Quanto al partito, bisognerà vedere se al posto dei tre attuali coordinatori Berlusconi indicherà come coordinatore unico Angelino Alfano, passaggio che gli consentirebbe di portare Lupi al governo come responsabile della Giustizia. Ma la situazione non è così semplice. La prospettiva di un tramonto di Berlusconi ha messo in moto tutti coloro che vogliono avvantaggiarsi in vista di una futura battaglia interna sul dopo.

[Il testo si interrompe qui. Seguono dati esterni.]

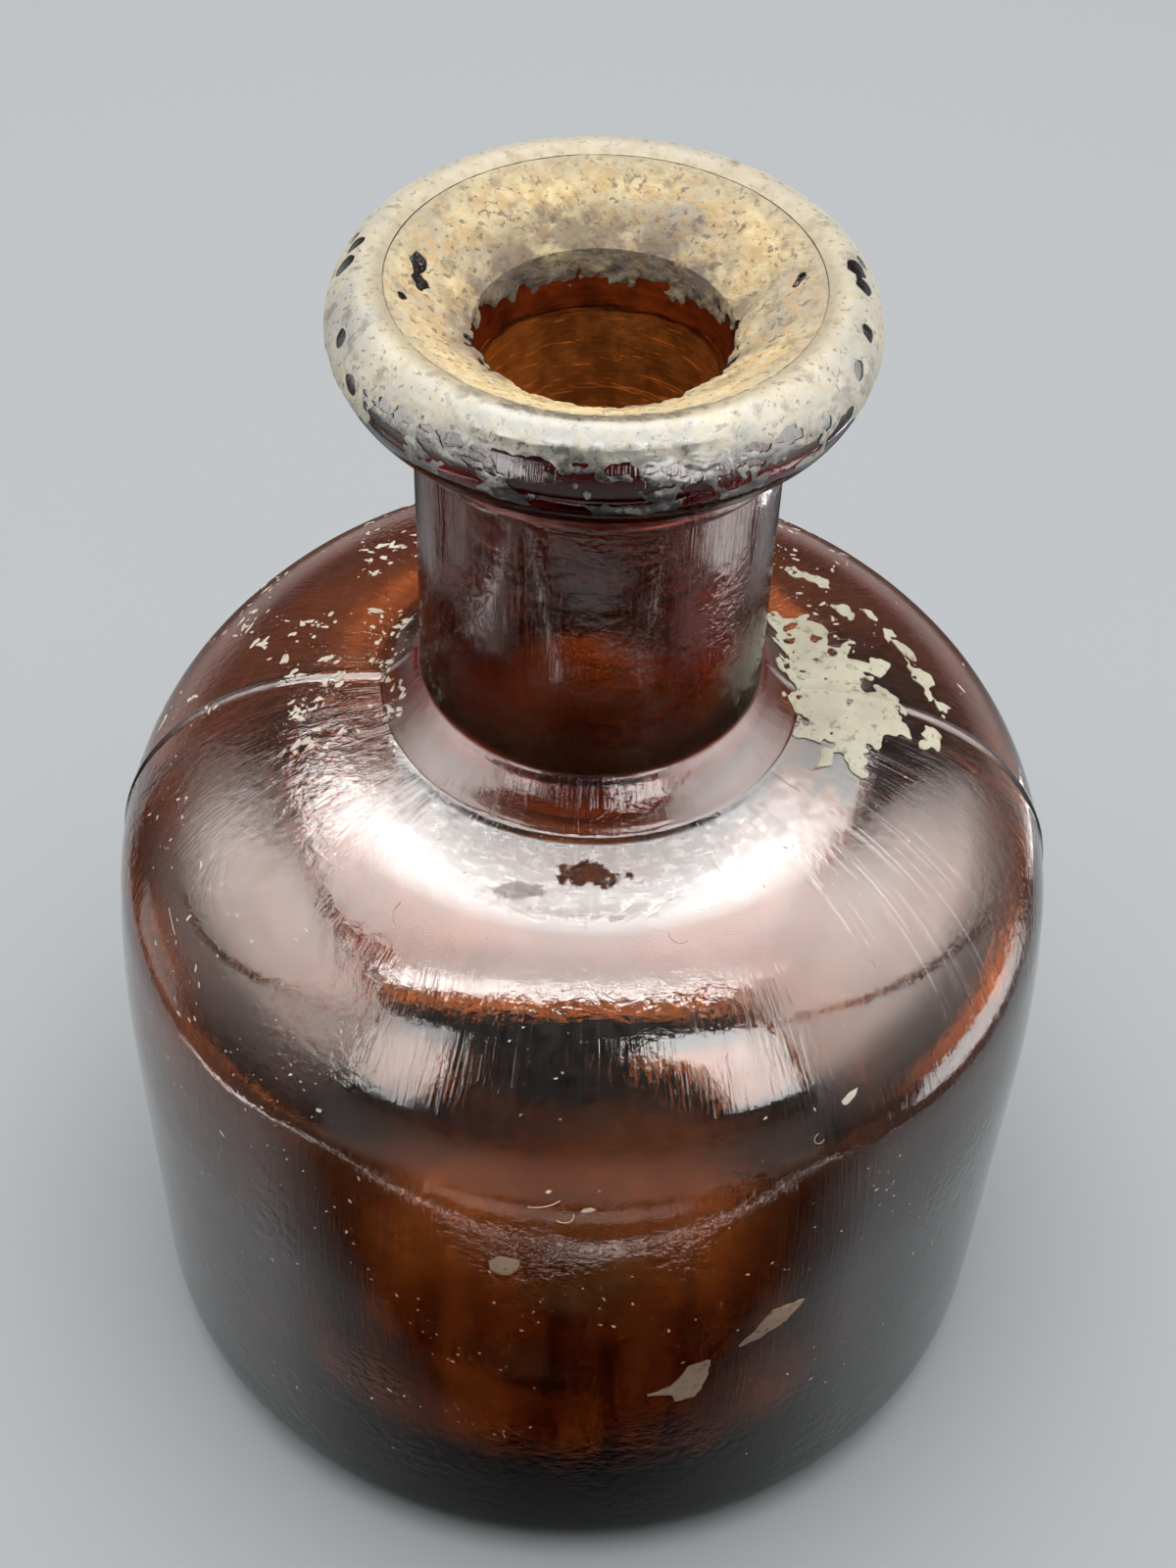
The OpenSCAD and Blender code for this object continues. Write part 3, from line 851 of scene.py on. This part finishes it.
def insideDepth(px, py, outline):
    best = np.full(px.shape, 1e9)
    inside = np.zeros(px.shape, bool)
    for (ax, ay), (bx, by) in zip(outline, outline[1:] + outline[:1]):
        ex, ey = bx - ax, by - ay
        t = np.clip(((px - ax) * ex + (py - ay) * ey) / (ex * ex + ey * ey), 0, 1)
        best = np.minimum(best, np.hypot(px - ax - t * ex, py - ay - t * ey))
        crosses = (ay > py) != (by > py)
        inside ^= crosses & (px < ax + (py - ay) / np.where(ey == 0, 1e-9, ey) * ex)
    return np.where(inside, best, -best)


def shoulderCover(at):
    plans = [[polar(neckR + share * (bodyR - neckR), turn) for share, turn in outline]
             for outline in shoulderCoat["outlines"]]
    depth = deepest(at[..., 0], at[..., 1], plans)
    holes = shoulderCoat["fewHoles"] - shoulderCoat["holes"] * roughAt(at, 1.7, 0.8, 19)
    edge = depth + shoulderCoat["ragged"] * roughAt(at, 2.4, 0.9, 17)
    return np.minimum(edge, holes * 2 + 0.5 * smooth(0, 3, depth))


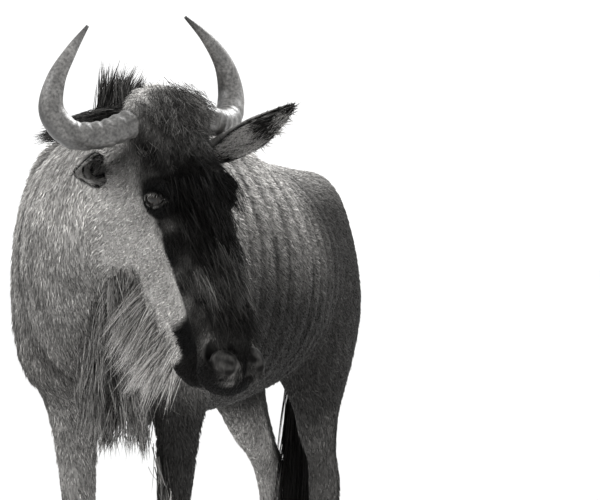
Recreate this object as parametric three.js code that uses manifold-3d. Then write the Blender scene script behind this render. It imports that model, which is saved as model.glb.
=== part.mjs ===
// A brindled wildebeest, life size, standing with its head hung and turned to its left.
// Millimetres, +Z up. The body faces -Y and the animal's left side is towards +X.
import * as THREE from "three";
import { mergeVertices } from "three/addons/utils/BufferGeometryUtils.js";
import Module from "manifold-3d";

const wasm = await Module();
wasm.setup();
const { Manifold, Mesh } = wasm;
const vec = (x, y, z) => new THREE.Vector3(x, y, z);
const radians = THREE.MathUtils.degToRad;

// Driving dimensions
const GAP = 0.3;
const WITHERS_HEIGHT = 1285;
const CROUP_HEIGHT = 1185;
const BELLY_HEIGHT = 705;
const BARREL_WIDTH = 440;
const CHEST_WIDTH = 400;
const HOCK_HEIGHT = 555;
const HOOF_HEIGHT = 58;
const HOOF_LENGTH = 102;
const HEAD_SIZE = 1.04;
const HEAD_AT = vec(226, -868, 1279);
const VIEWED_FROM = 18;
const HEAD_TURN = 57.8;
const HEAD_DIP = 72.1;
const HEAD_LEAN = 6.3;
const EYE_RADIUS = 22;
const EYE_AT = vec(70, -152, -8);
const LID = 5;
const EAR_LENGTH = 212;
const MANE_LENGTH = 95;
const BEARD_LENGTH = 110;
const TAIL_END = 350;

// Fields: each takes a point and gives its rough distance to a surface, negative inside

// The smooth union of two distances, rounding their join over a width k.
function soften(a, b, k) {
  const h = Math.max(k - Math.abs(a - b), 0) / k;
  return Math.min(a, b) - h * h * k * 0.25;
}

function blend(k, ...fields) {
  return (x, y, z) => fields.reduce((sum, f) => soften(sum, f(x, y, z), k), 1e9);
}

// Rows of numbers, resampled along a Catmull-Rom curve through them.
function fair(rows, steps) {
  const made = [];
  for (let i = 0; i < rows.length - 1; i++) {
    const four = [rows[Math.max(i - 1, 0)], rows[i], rows[i + 1], rows[Math.min(i + 2, rows.length - 1)]];
    for (let j = 0; j < steps; j++) {
      const t = j / steps;
      const mix = [-t * (1 - t) ** 2, 2 - 5 * t * t + 3 * t ** 3, t * (1 + 4 * t - 3 * t * t), t * t * (t - 1)];
      made.push(rows[i].map((_, n) => 0.5 * four.reduce((sum, row, m) => sum + row[n] * mix[m], 0)));
    }
  }
  made.push(rows[rows.length - 1]);
  return made;
}

// A limb of elliptical section through stations [x, y, z, half width, half depth].
// The depth lies in the plane of the limb and the direction deep.
function limb(stations, deep, steps = 4) {
  const rows = fair(stations, steps);
  const pieces = rows.slice(1).map((end, i) => {
    const start = rows[i];
    const along = vec(end[0] - start[0], end[1] - start[1], end[2] - start[2]);
    const across = along.clone().cross(deep).normalize();
    return { start, end, along, across, square: along.lengthSq() };
  });
  return (x, y, z) => {
    let nearest = 1e9;
    for (const { start, end, along, across, square } of pieces) {
      const px = x - start[0];
      const py = y - start[1];
      const pz = z - start[2];
      const t = THREE.MathUtils.clamp((px * along.x + py * along.y + pz * along.z) / square, 0, 1);
      const qx = px - along.x * t;
      const qy = py - along.y * t;
      const qz = pz - along.z * t;
      const u = qx * across.x + qy * across.y + qz * across.z;
      const v = Math.sqrt(Math.max(qx * qx + qy * qy + qz * qz - u * u, 0));
      const w = start[3] + (end[3] - start[3]) * t;
      const d = start[4] + (end[4] - start[4]) * t;
      nearest = Math.min(nearest, fromEllipse(u / w, v / d, 0, w, d, 1));
    }
    return nearest;
  };
}

// Rough distance to an ellipsoid, from a point already divided by its radii.
function fromEllipse(a, b, c, ra, rb, rc) {
  const size = Math.hypot(a, b, c);
  const slope = Math.hypot(a / ra, b / rb, c / rc);
  return slope > 1e-9 ? (size * (size - 1)) / slope : -Math.min(ra, rb);
}

// An ellipsoid, turned about X by pitch and then about Z by turn, in degrees.
function mass([cx, cy, cz], [rx, ry, rz], pitch = 0, turn = 0) {
  const back = new THREE.Matrix4()
    .makeRotationZ(radians(turn))
    .multiply(new THREE.Matrix4().makeRotationX(radians(pitch)))
    .transpose();
  const e = back.elements;
  return (x, y, z) => {
    const px = x - cx;
    const py = y - cy;
    const pz = z - cz;
    const a = (e[0] * px + e[4] * py + e[8] * pz) / rx;
    const b = (e[1] * px + e[5] * py + e[9] * pz) / ry;
    const c = (e[2] * px + e[6] * py + e[10] * pz) / rz;
    return fromEllipse(a, b, c, rx, ry, rz);
  };
}

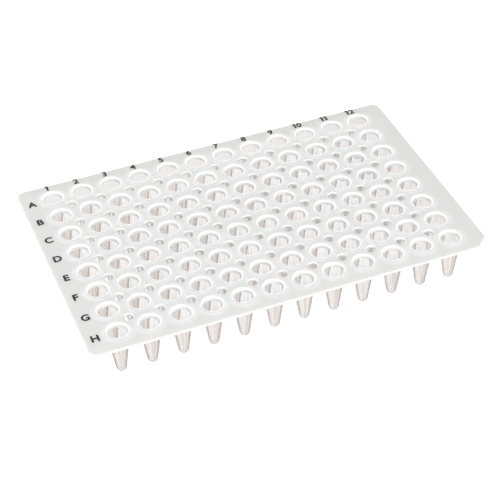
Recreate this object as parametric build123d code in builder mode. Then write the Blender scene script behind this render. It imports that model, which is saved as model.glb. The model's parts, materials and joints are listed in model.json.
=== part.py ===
from build123d import *
import os
from math import asin, atan2, cos, hypot, sin

# A low-profile, non-skirted 96-well plate, moulded in one piece in clear polypropylene.
#
# A thin flat deck carries a grid of thin-walled tapered wells that hang below it and stand on their own
# tips. Each well opens through a low raised rim, and a cap plugs into the straight seat at its top.
# Round holes pierce the deck between every four wells, and one corner of the deck is cut off to show
# which way round the plate goes.
#
# Frame: millimetres, +Z up, the tips on z = 0, the origin under the middle of the deck. +X runs along
# the rows, from column 1 to column 12, and +Y runs across them, towards row A.

# Grid of wells
COLUMNS = 12
ROWS = 8
PITCH = 9.0

# Deck
END_MARGIN = 9.5  # from the centres of the end columns to the ends of the deck
SIDE_MARGIN = 6.8  # from the centres of the outer rows to the sides of the deck
DECK_THICKNESS = 0.9
CORNER_RADIUS = 2.4
INDEX_CUT = 3.6  # legs of the cut corner, beside the last column and the front row
EDGE_ROUND = 0.2

# Holes between the wells
HOLE_RADIUS = 1.3
HOLE_BEVEL = 0.3  # leg of the bevel at the top of each hole

# Wells
STAND_HEIGHT = 13.8  # from the tips to the top of the deck
WALL = 0.32
BORE_RADIUS = 2.7
SEAT_DEPTH = 2.4  # the straight seat for a cap's plug, measured down from the top of the deck
TIP_RADIUS = 0.95  # outer round between the cone and the flat of the tip
TIP_FLAT = 0.5  # radius of the flat that a well stands on

# Rim round each mouth
RIM_HEIGHT = 0.45
MOUTH_BEVEL = 0.4  # how far the mouth widens from the bore up to the top of the rim
RIM_LAND = 0.3  # width of the flat sealing land
RIM_FLARE = 0.35  # how far the foot of the rim spreads out over the deck
FLARE_HEIGHT = 0.2
OVERLAP = 0.05  # how far a well's flared foot reaches into the deck, so that the two fuse

# Derived
DECK_LENGTH = (COLUMNS - 1) * PITCH + 2 * END_MARGIN
DECK_WIDTH = (ROWS - 1) * PITCH + 2 * SIDE_MARGIN
DECK_BOTTOM = STAND_HEIGHT - DECK_THICKNESS
LIP = STAND_HEIGHT + RIM_HEIGHT
SEAT_END = STAND_HEIGHT - SEAT_DEPTH
OUTER_RADIUS = BORE_RADIUS + WALL
RIM_INNER = BORE_RADIUS + MOUTH_BEVEL
RIM_OUTER = RIM_INNER + RIM_LAND


def cone_angle(radius, height, arc_x, arc_z, arc_radius):
    """Angle from the vertical, in radians, of the line that leaves (radius, height) and touches an arc."""
    across, up = radius - arc_x, height - arc_z
    return atan2(across, up) - asin(arc_radius / hypot(across, up))


# The cone below the seat runs straight into the round of the tip, outside and inside alike
TAPER = cone_angle(OUTER_RADIUS, SEAT_END, TIP_FLAT, TIP_RADIUS, TIP_RADIUS)


def tip_point(arc_radius):
    """Where the cone meets the round of the tip, for a round of this radius about the tip's arc centre."""
    return TIP_FLAT + arc_radius * cos(TAPER), TIP_RADIUS - arc_radius * sin(TAPER)


# One well with its rim: a thin-walled section turned about its own axis
with BuildPart() as well:
    with BuildSketch(Plane.XZ):
        with BuildLine():
            # outside, from the tip up to the deck
            outer_tip = tip_point(TIP_RADIUS)
            outer_neck = (OUTER_RADIUS, STAND_HEIGHT - OVERLAP)
            Line((0, 0), (TIP_FLAT, 0))
            TangentArc((TIP_FLAT, 0), outer_tip, tangent=(1, 0))
            Polyline(outer_tip, (OUTER_RADIUS, SEAT_END), outer_neck)
            # the rim
            reach = RIM_FLARE * OVERLAP / FLARE_HEIGHT
            Polyline(
                outer_neck,
                (RIM_OUTER + RIM_FLARE + reach, STAND_HEIGHT - OVERLAP),
                (RIM_OUTER, STAND_HEIGHT + FLARE_HEIGHT),
                (RIM_OUTER, LIP),
                (RIM_INNER, LIP),
                (BORE_RADIUS, STAND_HEIGHT),
            )
            # inside, from the deck down to the floor of the well
            inner_tip = tip_point(TIP_RADIUS - WALL)
            Polyline((BORE_RADIUS, STAND_HEIGHT), (BORE_RADIUS, SEAT_END), inner_tip)
            TangentArc((TIP_FLAT, WALL), inner_tip, tangent=(1, 0))
            Polyline((TIP_FLAT, WALL), (0, WALL), (0, 0))
        make_face()
    revolve(axis=Axis.Z)

with BuildPart() as well_plate:
    # the deck, pierced where the wells go through it; their walls close over the edges of these holes
    with BuildSketch(Plane.XY.offset(DECK_BOTTOM)) as outline:
        Rectangle(DECK_LENGTH, DECK_WIDTH)
        front_corners = outline.vertices().group_by(Axis.Y)[0].sort_by(Axis.X)
        back_corners = outline.vertices().group_by(Axis.Y)[-1]
        fillet(back_corners + front_corners[:1], radius=CORNER_RADIUS)
        index_corner = outline.vertices().group_by(Axis.Y)[0].sort_by(Axis.X)[-1]
        chamfer(index_corner, length=INDEX_CUT)
        with GridLocations(PITCH, PITCH, COLUMNS, ROWS):
            Circle(BORE_RADIUS + WALL / 2, mode=Mode.SUBTRACT)
    extrude(amount=DECK_THICKNESS)
    flat_faces = well_plate.faces().sort_by(Axis.Z)
    for flat_face in (flat_faces[0], flat_faces[-1]):
        fillet(flat_face.outer_wire().edges(), radius=EDGE_ROUND)
    with Locations((0, 0, STAND_HEIGHT)):
        with GridLocations(PITCH, PITCH, COLUMNS - 1, ROWS - 1):
            CounterSinkHole(HOLE_RADIUS, HOLE_RADIUS + HOLE_BEVEL)
    with GridLocations(PITCH, PITCH, COLUMNS, ROWS):
        add(well.part)

os.makedirs("parts", exist_ok=True)
well_plate.part.label = "well_plate"
export_step(well_plate.part, "parts/well_plate.step")
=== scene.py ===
"""A 96-well plate in natural polypropylene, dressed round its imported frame.

The plate is one moulding: a thin frosted deck with a grid of glossy, thin-walled tapered wells, a raised
rim round each mouth and a small hole between every four wells. Row letters and column numbers are printed
on the deck. Everything is in metres, in the frame's own axes: +X along the rows from column 1, +Y across
them towards row A, +Z up, the tips on z = 0.
"""

import json
from math import asin, atan2, cos, hypot, pi, radians, sin, sqrt

import bmesh
import bpy
from mathutils import Matrix, Vector


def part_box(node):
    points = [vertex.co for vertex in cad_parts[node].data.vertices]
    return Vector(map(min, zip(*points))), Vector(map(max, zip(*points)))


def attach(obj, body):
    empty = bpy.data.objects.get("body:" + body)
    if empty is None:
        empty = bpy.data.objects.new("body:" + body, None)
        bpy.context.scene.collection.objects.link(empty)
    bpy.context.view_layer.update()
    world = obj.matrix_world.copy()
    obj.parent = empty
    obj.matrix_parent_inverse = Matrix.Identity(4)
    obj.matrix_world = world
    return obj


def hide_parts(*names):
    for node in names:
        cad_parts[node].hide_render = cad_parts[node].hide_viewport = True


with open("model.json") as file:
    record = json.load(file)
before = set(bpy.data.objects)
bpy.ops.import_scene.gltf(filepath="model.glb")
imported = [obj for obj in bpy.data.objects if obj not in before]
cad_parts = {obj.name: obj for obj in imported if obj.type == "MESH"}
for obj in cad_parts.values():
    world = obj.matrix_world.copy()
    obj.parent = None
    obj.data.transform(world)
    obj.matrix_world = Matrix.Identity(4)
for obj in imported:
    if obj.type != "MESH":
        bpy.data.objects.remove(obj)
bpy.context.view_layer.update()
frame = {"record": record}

bl_info = {
    "name": "Well Plate",
    "version": (1, 0, 0),
    "blender": (4, 5, 0),
    "location": "View3D > Sidebar > Well Plate",
    "description": "Builds a 96-well plate with its printed labels, and a plain stage to show it on",
    "category": "Add Mesh",
}

MM = 0.001
PLATE_LOW, PLATE_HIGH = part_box("well_plate")
CAP_SEAT = next(mount for mount in frame["record"]["mounts"] if mount["name"] == "cap_seat")["dims"]
POLISHED = "polished"
WHITE = (1.0, 1.0, 1.0, 1.0)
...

Nel frattempo, è ripreso il calciomercato in vista del voto sul governo chiesto dal presidente della Repubblica, Giorgio Napolitano, dopo la nomina dei sottosegretari del gruppo dei cosiddetti responsabili. Berlusconi sa bene che deve completare le nomine, altrimenti molti dei responsabili torneranno indietro. E punta a conquistare sul mercato anche altri deputati e senatori in vista del voto già fissato per la settimana che va dal 20 al 24 giugno.